Oh, and Chucky enjoyed playing with the little Christmas elf-thing Carey's Mom sent.  We humans enjoyed the cookies.

Giddyup, li'l Aibo!



Keeping with the holiday theme, we also had a big time on New Year's Day.  We went over the mountains to Malibu and cruised the Pacific Coast Highway.  The Los Angeles Auto Show was coming up, but who needs it when you have the PCH in Malibu?  Every sort of fancy car you could possibly imagine, fighting it out on the street with everybody else.

From there we headed for Venice Beach for some skating.  But first was some bone-jolting braking by Carey when I said, "Hey, there's a Tommy's."  It wasn't the original (a part of the curriculum for USC students), but it was here.  We questioned the wisdom of eating chiliburgers before skating, but that's about as far as that inquiry went.

So after enjoying another traditional holiday meal, we went to the bike/skate path along the Pacific Ocean, where we'd skated several years ago.  This time, however, the conditions (and frankly, OUR conditions) weren't as ideal because all the rain had pushed sand over big parts of the path, but we persevered.

This is some of the finest skating to be had, outside of New York City.  We explored the northern part of the trail on this visit, from Venice up past Santa Monica.  I still think the part in Manhattan Beach and Hermosa Beach is the most interesting because you're right up against people's houses on one side and the beach on the other.   But it is sort of fun to skate in throngs of pedestrians along the boardwalk in Venice Beach.

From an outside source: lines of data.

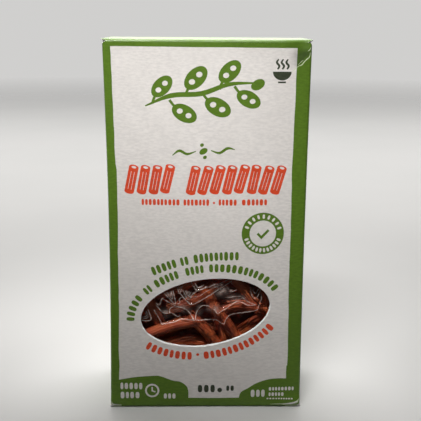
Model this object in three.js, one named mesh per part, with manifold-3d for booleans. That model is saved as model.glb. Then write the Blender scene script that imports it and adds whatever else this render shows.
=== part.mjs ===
// A windowed paperboard carton with a clear inner bag of short ridged pasta tubes.
// Millimetres, +Z up. The carton stands on its bottom flaps at z = 0 with its front towards -Y.

import * as THREE from "three";
import { mergeVertices } from "three/addons/utils/BufferGeometryUtils.js";
import Module from "manifold-3d";

const wasm = await Module();
wasm.setup();

// ---- Driving dimensions ----

const WIDTH = 95; // across the front panel
const DEPTH = 46; // across a side panel
const HEIGHT = 181; // over the closed flaps
const BOARD = 0.6; // thickness of the paperboard
const CORNER_FOLD = 1.2; // radius of the four upright folds

const BULGE = 2.5; // how far the filled carton swells at the middle of its front and its back
const BULGE_LEAN = 0.8; // below 1 brings the fullest height of the swelling down towards the base
const SIDE_BULGE = 0.9; // the same for the narrow side panels
const PINCH_LEFT = 1.2; // how far the swelling draws in the left upright folds at mid height
const PINCH_RIGHT = 0.5;

const FLAP_OVERHANG = 0.5; // how far the outer flaps stand past the side panels
const OUTER_FLAP_STOP = 1.6; // how far the outer flap's cut edge stays short of the back
const INNER_FLAP_STOP = 0.4; // the same for the inner flap at the sides

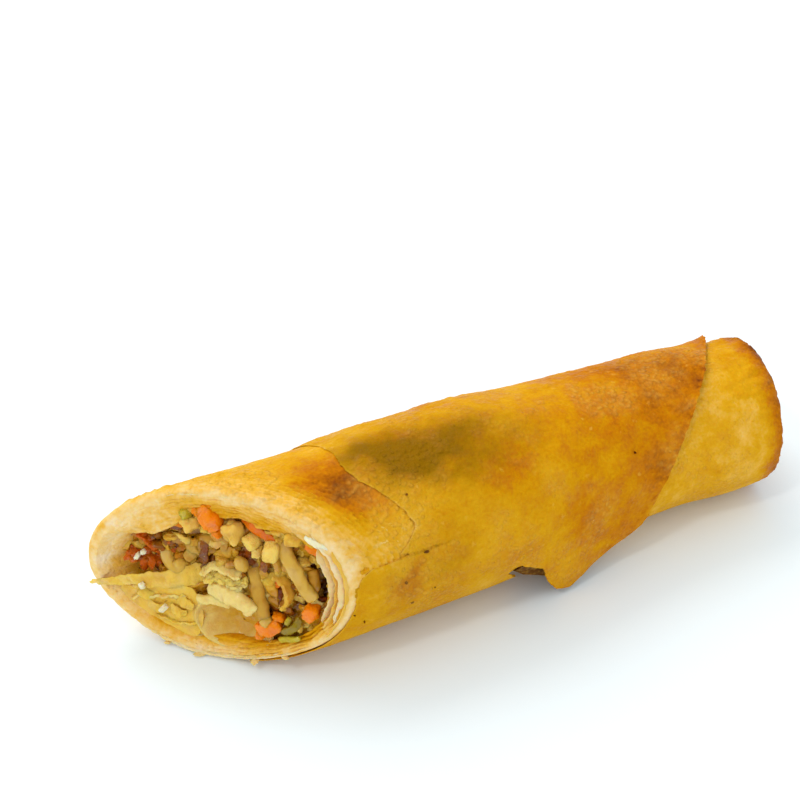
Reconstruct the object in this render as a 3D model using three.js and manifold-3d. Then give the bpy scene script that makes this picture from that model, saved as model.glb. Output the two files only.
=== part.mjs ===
// A deep-fried spring roll cut on the bias: the longer piece, with one folded end and one open cut.
// Millimetres, +Z up. The roll lies along X: the cut faces -X, the folded end is at +X.
// Angles round the roll run from +Y (0) over the top (90) to -Y (180) and the underside (270).
import * as THREE from 'three';
import { mergeVertices } from 'three/addons/utils/BufferGeometryUtils.js';
import Module from 'manifold-3d';

const wasm = await Module();
wasm.setup();

// ---- driving dimensions ----
const ROLL_LENGTH = 92.7; // cut centre to folded end, on the axis
const FAT_WIDTH = 29.6; // over the filled half
const SLIM_WIDTH = 26.0; // over the folded half
const TAPER_FROM = 34; // the roll slims between these two places along X
const TAPER_TO = 74;
const HEIGHT_TO_WIDTH = 0.963; // fried rolls settle a little flat
const BASE_SINK = 0.25; // how deep the round underside is pressed flat
const SWAY_OUT = 1.4; // sideways bend of the axis past the taper
const SWAY_BACK = 1.0;

const CUT_YAW = 45; // degrees between the cut and the roll's axis, seen from above
const CUT_LEAN = 16; // degrees by which the cut leans back at the top

const SHEET_STEP = 0.8; // drop from the last turn of pastry to the one below, filled half
const SHEET_STEP_END = 1.15; // the same where the last turn is loose, folded half
const WALL = 3.0; // all turns of pastry together
const RIM_LAYERS = 4;
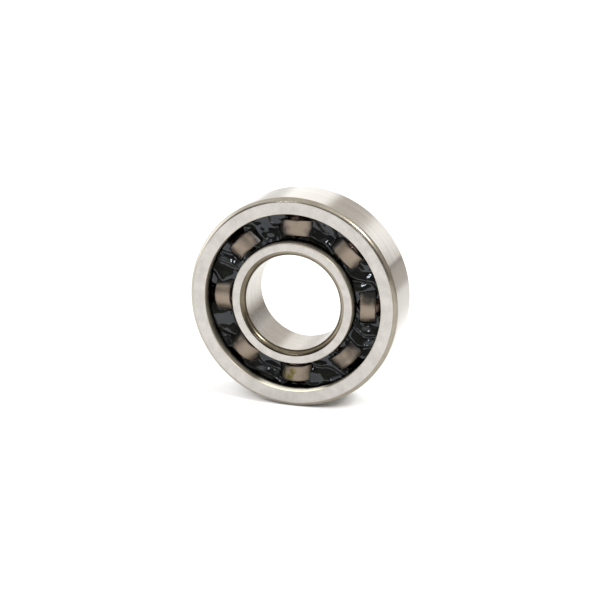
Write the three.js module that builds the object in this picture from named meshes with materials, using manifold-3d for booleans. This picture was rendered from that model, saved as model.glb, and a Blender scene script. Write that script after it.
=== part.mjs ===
// An open single-row deep-groove ball bearing, 10 x 22 x 6 mm (ISO 15 dimension series 19).
//
// Millimetres. The bearing's axis is Y and +Z is up, so the bearing stands on its rim. The front face looks
// along -Y. The origin is the centre of the bore at mid width.
//
// Pieces: two rings, eight balls, a cage of two pressed ribbons held together by eight rivets, and the grease
// in the eight gaps between the balls. Ball 1 is at the top, rivet 1 and grease 1 are in the gap just
// clockwise of it as seen from the front, and the numbers run clockwise.

import * as THREE from "three";
import { mergeVertices } from "three/addons/utils/BufferGeometryUtils.js";
import Module from "manifold-3d";

// ---- Driving dimensions ----------------------------------------------------------------------------------

const BORE_D = 10;
const OUTER_D = 22;
const WIDTH = 6;

const BALL_D = 3.5;
const BALL_COUNT = 8;
const PITCH_D = 15.5;
const GROOVE_CONFORMITY = 0.52; // groove radius over ball diameter
const RACE_PLAY = 0.03; // between each ball and each raceway

const INNER_LAND_R = 6.36; // shoulder beside the inner raceway
const OUTER_LAND_R = 9.3; // shoulder beside the outer raceway
const LAND_EDGE = 0.1; // edge break where a shoulder meets the face
const BORE_CORNER = { radial: 0.55, axial: 0.5 };
const RIM_CORNER = { radial: 0.45, axial: 0.45 };
const CORNER_BREAK = Math.PI / 12; // the angle at which a corner's curve meets the surfaces beside it

const SHEET = 0.3; // thickness of the cage's sheet metal
const RIBBON_WIDTH = 1.65; // radial width of the cage's ribbons
const POCKET_PLAY = 0.1; // between a ball and its pocket
const RIBBON_GAP = 0.02; // between the two ribbons where they meet

const RIVET_SHANK_R = 0.28;
const RIVET_HOLE_R = 0.34;
const RIVET_HEAD_R = 0.55;
const RIVET_HEAD_H = 0.24;
const RIVET_PLAY = 0.02; // under each rivet head

const GREASE_LEVEL = 1.5; // how far the grease stands out from the bearing's mid plane
const GREASE_PLAY = 0.06; // between the grease and every piece it lies against

// ---- Fineness of the curved surfaces ---------------------------------------------------------------------

const RING_SEGMENTS = 48; // a multiple of 8, so that the rings look the same at every ball
const CORNER_SEGMENTS = 2;
const GROOVE_SEGMENTS = 5;
const BALL_DETAIL = 3;
const POCKET_SEGMENTS = 10; // across a pocket, along the ribbon
const BRIDGE_SEGMENTS = 2; // across the flat between two pockets
const RIVET_SEGMENTS = 10;
const GREASE_DETAIL = 2;
const POCKET_SIDES = 32; // round the hollow that a pocket leaves in the grease

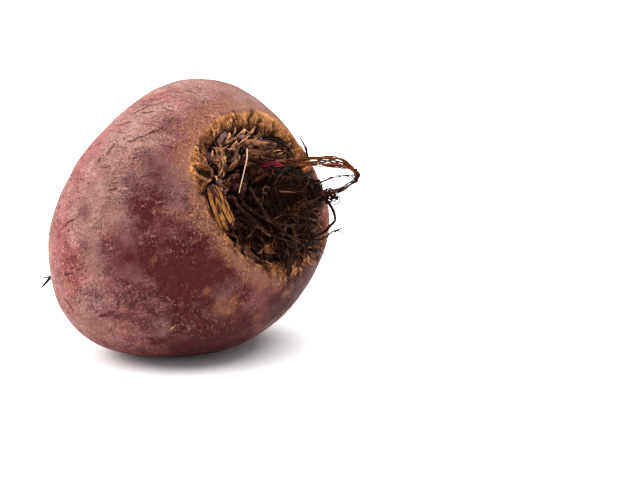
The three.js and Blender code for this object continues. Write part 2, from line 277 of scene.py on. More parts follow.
def as_mesh(name, bm):
    """The modelled form as a new mesh; the form itself is let go."""
    mesh = bpy.data.meshes.new(name)
    bm.to_mesh(mesh)
    bm.free()
    return mesh


def finish_piece(name, mesh, material, node_name):
    """Makes the named object, gives it its finish and hangs it on the frame."""
    mesh.name = name
    mesh.materials.append(material)
    mesh.shade_smooth()
    piece = bpy.data.objects.new(name, mesh)
    bpy.context.scene.collection.objects.link(piece)
    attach(piece, BODY)
    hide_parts(node_name)


def set_places(mesh, points):
    """Moves the mesh's points, all at once."""
    mesh.vertices.foreach_set("co", np.ascontiguousarray(points, np.float32).ravel())
    mesh.update()


def get_places(mesh):
    """The mesh's points as rows of x, y and z."""
    places = np.zeros(len(mesh.vertices) * 3, np.float32)
    mesh.vertices.foreach_get("co", places)
    return places.reshape(-1, 3).astype(float)


def store(mesh, name, values):
    """Keeps a number, or a vector, for each point of the mesh, for its material to read."""
    values = np.asarray(values, np.float32)
    if values.ndim == 2:
        mesh.attributes.new(name, "FLOAT_VECTOR", "POINT").data.foreach_set("vector", values.ravel())
    else:
        mesh.attributes.new(name, "FLOAT", "POINT").data.foreach_set("value", values)


def rod_template(sides, steps):
    """A straight closed rod of radius 1 from z = 0 to z = 1."""
    bm = bmesh.new()
    bmesh.ops.create_cone(bm, cap_ends=True, segments=sides, radius1=1, radius2=1, depth=1)
    lengthwise = [e for e in bm.edges if abs(e.verts[0].co.z - e.verts[1].co.z) > 0.5]
    bmesh.ops.subdivide_edges(bm, edges=lengthwise, cuts=steps - 1, use_grid_fill=True)
    bmesh.ops.translate(bm, verts=bm.verts, vec=(0, 0, 0.5))
    return bm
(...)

Here's Carey unnecessarily doing the move he perfected for squeezing through traffic on the streets of New York (specifically Chinatown--yikes!) on an atypically uncrowded chunk of the bike path at Venice Beach:

Carey takes up less room than anybody on the path.


After a few hours of this wheeled nonsense, we walked around the canals in Venice Beach, which neither of us had seen before.  Really nice place, improbably nestled in the epic sprawl that is Los Angeles.

Venice canals, California style.           More Venice canals.

Mansions on Venice canals.           Sunset on the canals on New Year's Day 2004.